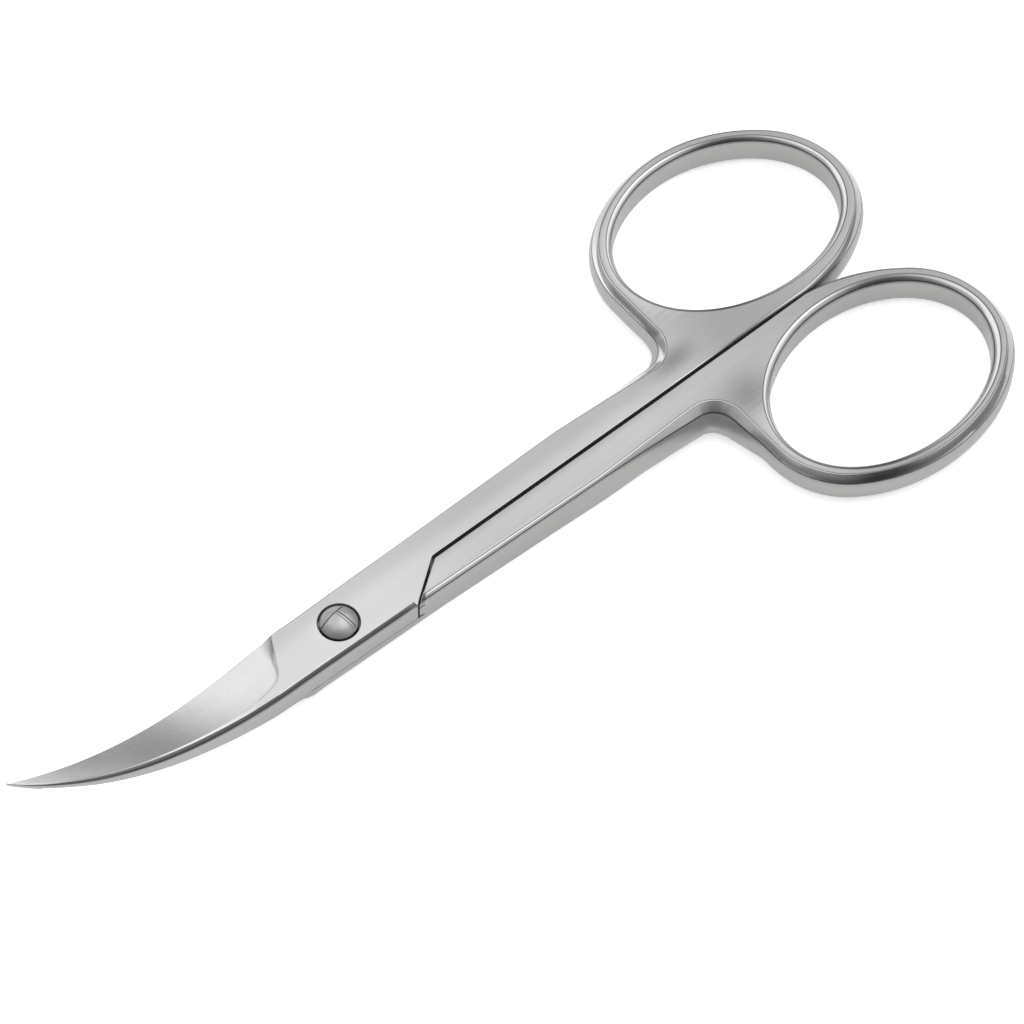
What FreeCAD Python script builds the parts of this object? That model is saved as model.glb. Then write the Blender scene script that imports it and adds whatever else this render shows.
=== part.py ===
"""Curved nail scissors: two forged halves turning on a domed screw.

Frame, in millimetres: the origin is the foot of the pivot axis on the flat underside, +X runs from
the pivot to the finger rings, +Y is the side of the upper half's ring, and +Z is up. The blades
reach towards -X and curl upwards. The scissors are drawn closed.
"""
import FreeCAD
import Part
import math
import os
import re
import Sketcher

# Driving dimensions. Each one becomes a cell of the sheet "sizes".
SIZES = {
    # stock, lap and the gaps between the halves
    "stock_thickness": 3.0,
    "lower_lap_thickness": 0.95,
    "lap_clearance": 0.04,
    "seam_gap": 0.2,
    "shoulder_reach": 9.3,
    "shoulder_wall_reach": 5.63,
    "shoulder_gap": 0.12,
    # shanks, and the neck where each one meets its ring
    "joint_half_width": 2.45,
    "upper_neck_half_width": 2.85,
    "lower_neck_half_width": 3.2,
    "neck_radius": 2.0,
    "shank_edge_radius": 0.3,
    # finger rings: ovals of two end arcs and two side arcs
    "ring_centre_reach": 47.35,
    "ring_half_length": 11.65,
    "ring_half_width": 9.2,
    "ring_squareness": 1.35,
    "ring_tilt": 4.4,
    "ring_end_wall": 1.84,
    "ring_side_wall": 1.82,
    "hole_shift_back": 0.03,
    "hole_shift_out": 0.04,
    "hole_edge_radius": 0.5,
    # blades in plan
    "blade_root_reach": 5.0,
    "tip_reach": 30.8,
    "spine_bow_radius": 165.0,
    "edge_bow_radius": 350.0,
    "belly_reach": 20.0,
    "belly_half_width": 1.56,
    "belly_radius": 63.0,
    "lower_edge_setback": 0.35,
    "lower_spine_setback": 0.12,
    "lower_tip_setback": 0.4,
    # curl of the blades, seen from the side
    "curl_rise": 11.6,
    "tip_thickness": 0.35,
    "back_curl_reach": 8.6,
    # grinding of the blades
    "grind_reach": 6.0,
    "grind_slant": 0.55,
    "grind_corner_radius": 3.0,
    "grind_corner_run": 2.6,
    "grind_corner_side": 1.45,
    "grind_fade_run": 6.0,
    "grind_fade_side": 1.7,
    "spine_land": 0.45,
    "hollow_radius": 20.0,
    "upper_edge_land": 0.6,
    "lower_edge_land": 0.35,
    "tip_edge_land": 0.12,
    # pivot screw and its seats
    "pivot_radius": 1.0,
    "pivot_clearance": 0.05,
    "thread_clearance": 0.01,
    "head_radius": 1.52,
    "head_clearance": 0.13,
    "head_pocket_depth": 0.7,
    "head_seat_clearance": 0.02,
    "dome_height": 0.75,
    "screw_end_recess": 0.12,
    "long_slot_width": 0.14,
    "cross_slot_width": 0.3,
    "slot_depth": 0.22,
    "slot_angle": 10.0,
    # one overrun for every cutting shape
    "overrun": 2.0,
}

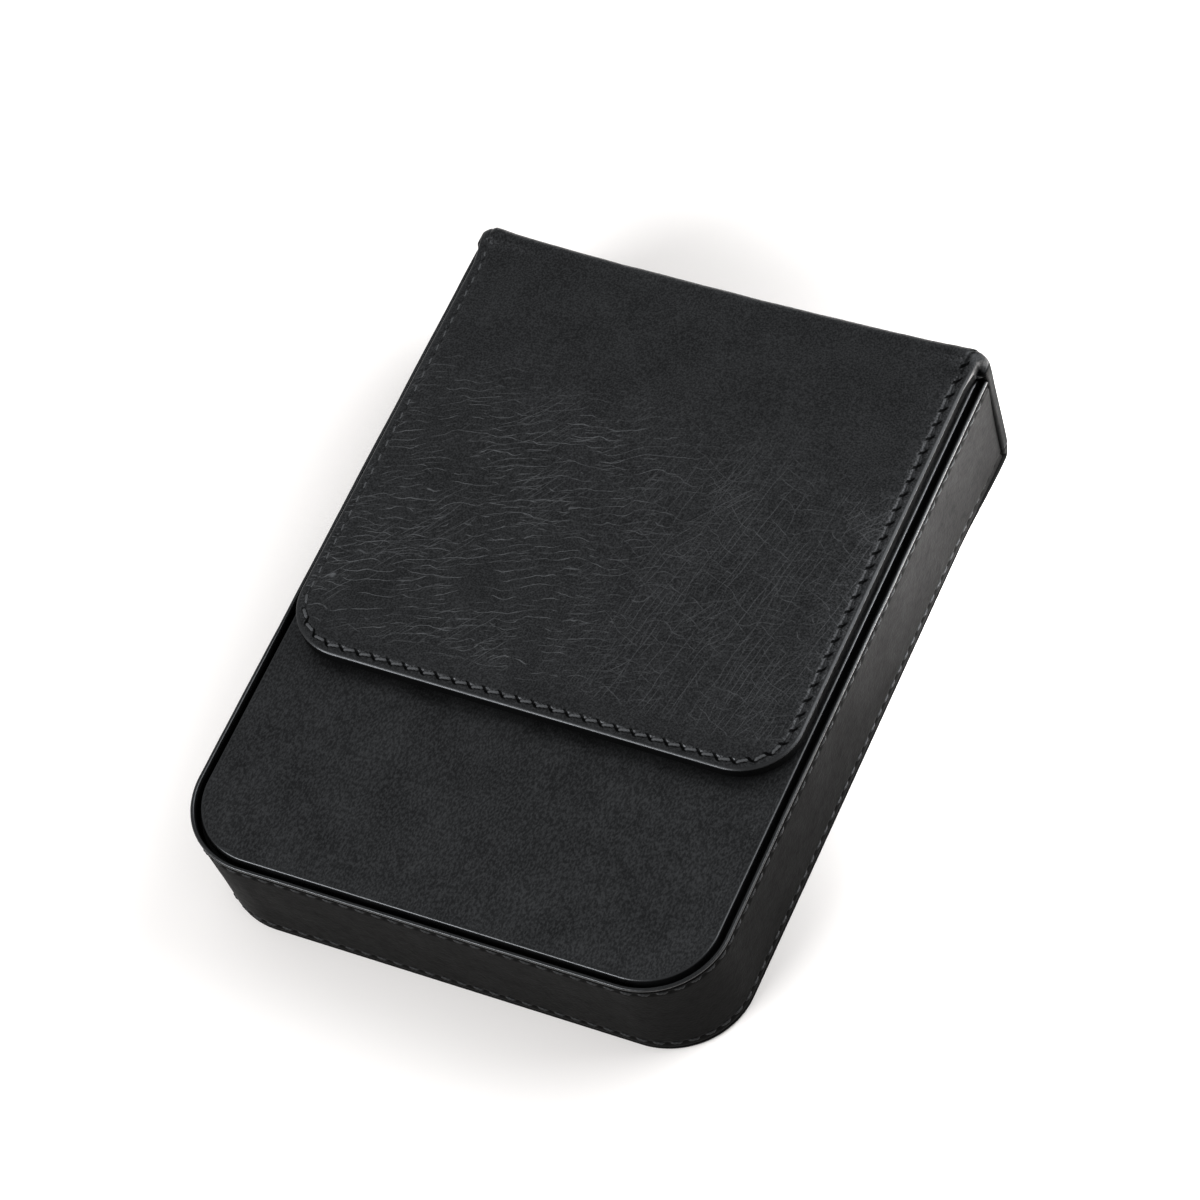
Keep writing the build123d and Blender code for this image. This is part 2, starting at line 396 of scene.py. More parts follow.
def make_flap_hide():
    bend = Bend(flap_free, flap_top, FOLD_RADIUS, 1, spine_face)
    end = bend.length_to(SEAM_Z)
    outline = Outline(flap_half, 0.0, end, FLAP_CORNER, STEP)
    rings = edge_rings(FLAP_DROP, EDGE_ROUND, 6.0) + face_rings(EDGE_ROUND, FLAP_CORNER)
    x, v, inset, drop, travel, quads = hide_pattern(outline, rings)
    total = outline.ring(STITCH_INSET)[4][-1]
    points = np.stack([x, v, np.zeros(len(x))], axis=1)
    on_spine = smooth(bend.fold_start, bend.fold_end, v)
    near_fold = smooth(bend.fold_start - 9 * MM, bend.fold_start, v)

    # the turned edge thins from the padded flap to the spine
    past_fold = smooth(bend.fold_end, bend.fold_end + 3 * MM, v)
    to_fold = smooth(bend.fold_start + 0.4 * MM, bend.fold_start + 2 * MM, v)
    depth = FLAP_DROP + (FOLD_DROP - FLAP_DROP) * to_fold + (SPINE_DROP - FOLD_DROP) * past_fold
    face = 1 - smooth(0, 0.36, drop)
    flap_only = 1 - near_fold
    past_edge = np.maximum(inset - EDGE_ROUND, 0)
    sag = -0.75 * MM * np.exp(-past_edge / (3.6 * MM)) * flap_only
    sag += 0.3 * MM * (1 - np.exp(-inset / (13 * MM))) * flap_only
    round_fold = np.exp(-(((v - bend.fold_start - 1.2 * MM) / (3.2 * MM)) ** 2))
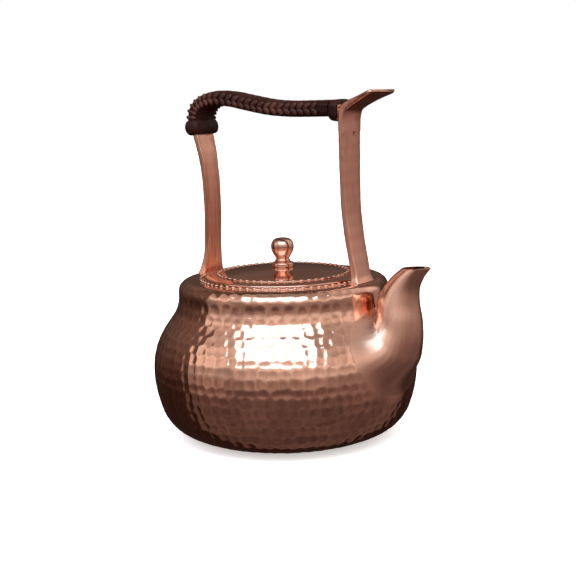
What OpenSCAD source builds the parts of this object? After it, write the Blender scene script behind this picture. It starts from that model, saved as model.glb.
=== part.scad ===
// Hammered copper kettle with a hooped strap handle, a laced leather grip
// and a lift-off lid.  Millimetres.  Z is up, +X runs toward the spout,
// the origin is the centre of the flat base.

/* [Body] */
// Largest diameter of the belly
body_d = 165; // [130:1:220]
// Height of the flat shoulder above the base
body_h = 99.4; // [80:0.1:140]
// Height of the widest point of the belly
belly_z = 44; // [30:1:60]
// Diameter of the flat base
base_d = 74; // [60:1:110]
// Distance from the middle of each handle foot out to the neck
foot_inset = 8.8; // [8:0.1:14]
// Radius of the rounded shoulder edge
shoulder_r = 6.4; // [4:0.1:10]
// Thickness of the body sheet
wall = 1.2; // [0.8:0.1:2]

/* [Mouth] */
// Diameter of the round mouth in the shoulder
mouth_d = 95; // [80:0.5:110]
// Thickness of the collar lining the mouth
collar_t = 1.2; // [0.8:0.1:2]
// Depth of the collar below the shoulder top
collar_h = 7.4; // [5:0.1:12]
// Width of the collar flange under the shoulder
collar_flange = 3.0; // [2:0.1:4]
// Gap between the lid rim and the beaded ring round it
rim_ring_gap = 0.8; // [0.4:0.1:2]
// Diameter of the beads in that ring
mouth_bead_d = 3.0; // [2:0.1:4]

/* [Lid] */
// Overlap of the lid rim over the edge of the mouth
lid_lap = 2.1; // [1.5:0.1:4]
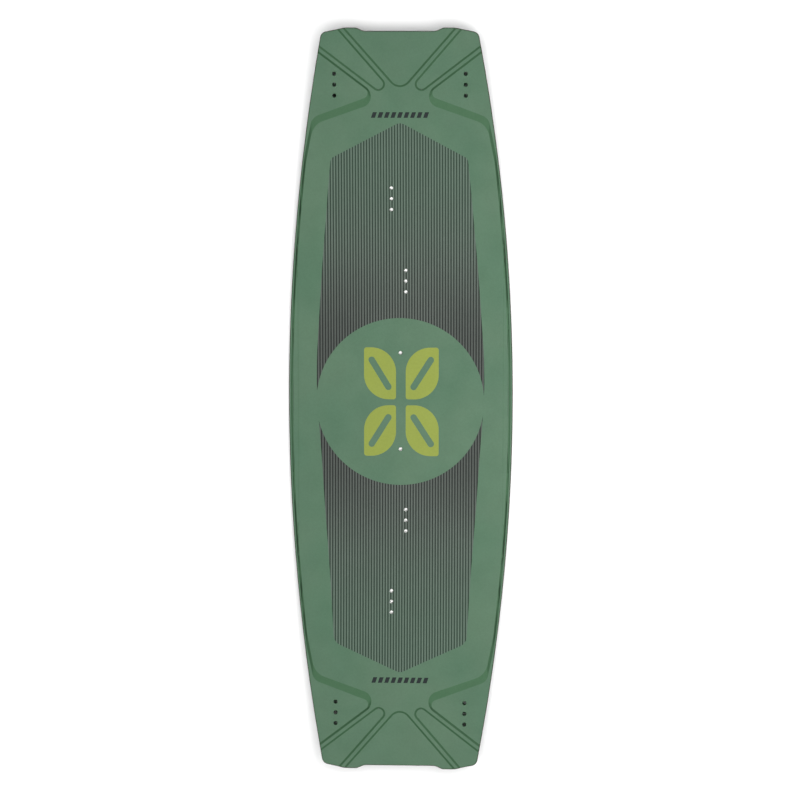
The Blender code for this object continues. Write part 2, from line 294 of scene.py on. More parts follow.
def outline(inset, extra_rows=()):
    """The board's outline, or a line inside it at an even distance."""
    tip = [(-NOTCH[0], NOTCH[1], 0.0), NOTCH, *CRESTS, CORNER]
    tip.append((half_width(FIRST_ROW), FIRST_ROW, 0.0))
    rows = sorted([FIRST_ROW, *rows_below(FIRST_ROW), *extra_rows], reverse=True)
    quarter = rounded(moved_in(tip, inset))
    quarter += [Vector((half_width(y) - inset, y)) for y in rows]
    middle = Vector((half_width(0.0) - inset, 0.0))
    right = [*quarter, middle, *flipped_y(quarter[::-1])]
    return right + flipped_x(right[::-1])


def ledge_line(level):
    """A line up the slope round one side, from its foot (level 0) to its top (level 1)."""
    corners = []
    for foot, top in zip(FOOT_CORNERS, TOP_CORNERS):
        corners.append(tuple(a + (b - a) * level for a, b in zip(foot, top)))
    rail = []
    for y in (LEDGE_ROW, *rows_below(LEDGE_ROW - ROW_PITCH / 2), 0.0):
        inset = LEDGE_MIDDLE + (LEDGE_END - LEDGE_MIDDLE) * (y / LEDGE_END_Y) ** 2
        rail.append(Vector((half_width(y) - inset - level * SLOPE_WIDTH, y)))
    first = Vector(corners[0][:2])
    out = first + REACH * Vector((math.cos(PLATFORM_ANGLE), math.sin(PLATFORM_ANGLE)))
    turns = rounded([(*out, 0.0), *corners, (*rail[0], 0.0)])
    quarter = [out, *turns, *rail]
    return quarter + flipped_y(quarter[-2::-1])


def pocket_line(pocket, level):
    """A line up the wall of a round-ended pocket that widens outwards, past the tip."""
    centre, radius, first, last = pocket
    grown = radius + (level - 0.5) * WALL_WIDTH
    end = arc(centre, grown, first + math.pi / 2, last - first + math.pi)
    start_edge = REACH * Vector((math.cos(first), math.sin(first)))
    last_edge = REACH * Vector((math.cos(last), math.sin(last)))
    return [end[0] + start_edge, *end, end[-1] + last_edge]


def ring(centre, radius, sides=HOLE_SIDES):
    angles = [i * 2 * math.pi / sides for i in range(sides)]
    return [Vector(centre) + radius * Vector((math.cos(a), math.sin(a))) for a in angles]


# Heights


def bend(y):
    """Height of the base above the floor."""
    return ROCKER * (y / HALF_LENGTH) ** 2


def field(y):
    """Height of the raised field of the deck."""
    share = (y / HALF_LENGTH) ** 2
    return bend(y) + THICKNESS_MIDDLE + (THICKNESS_TIP - THICKNESS_MIDDLE) * share


def ledge_drop(y):
    return STEP_MIDDLE + (STEP_TIP - STEP_MIDDLE) * (y / HALF_LENGTH) ** 2


def spans(loop):
    """The starts and ends of a closed loop's edges, as rows of x and y."""
    start = np.array([tuple(p) for p in loop])
    return start.T, np.roll(start, -1, axis=0).T


def candidates(loop, x, y):
    """Which of the points could lie on or in the loop, by its box."""
    (start_x, start_y), _ = spans(loop)
    near_x = (x > start_x.min() - TOUCH) & (x < start_x.max() + TOUCH)
    near_y = (y > start_y.min() - TOUCH) & (y < start_y.max() + TOUCH)
    return np.flatnonzero(near_x & near_y)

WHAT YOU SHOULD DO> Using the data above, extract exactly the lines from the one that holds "What OpenSCAD source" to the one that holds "the flat base.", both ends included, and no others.

WRITTEN SOLUTION>
What OpenSCAD source builds the parts of this object? After it, write the Blender scene script behind this picture. It starts from that model, saved as model.glb.
=== part.scad ===
// Hammered copper kettle with a hooped strap handle, a laced leather grip
// and a lift-off lid.  Millimetres.  Z is up, +X runs toward the spout,
// the origin is the centre of the flat base.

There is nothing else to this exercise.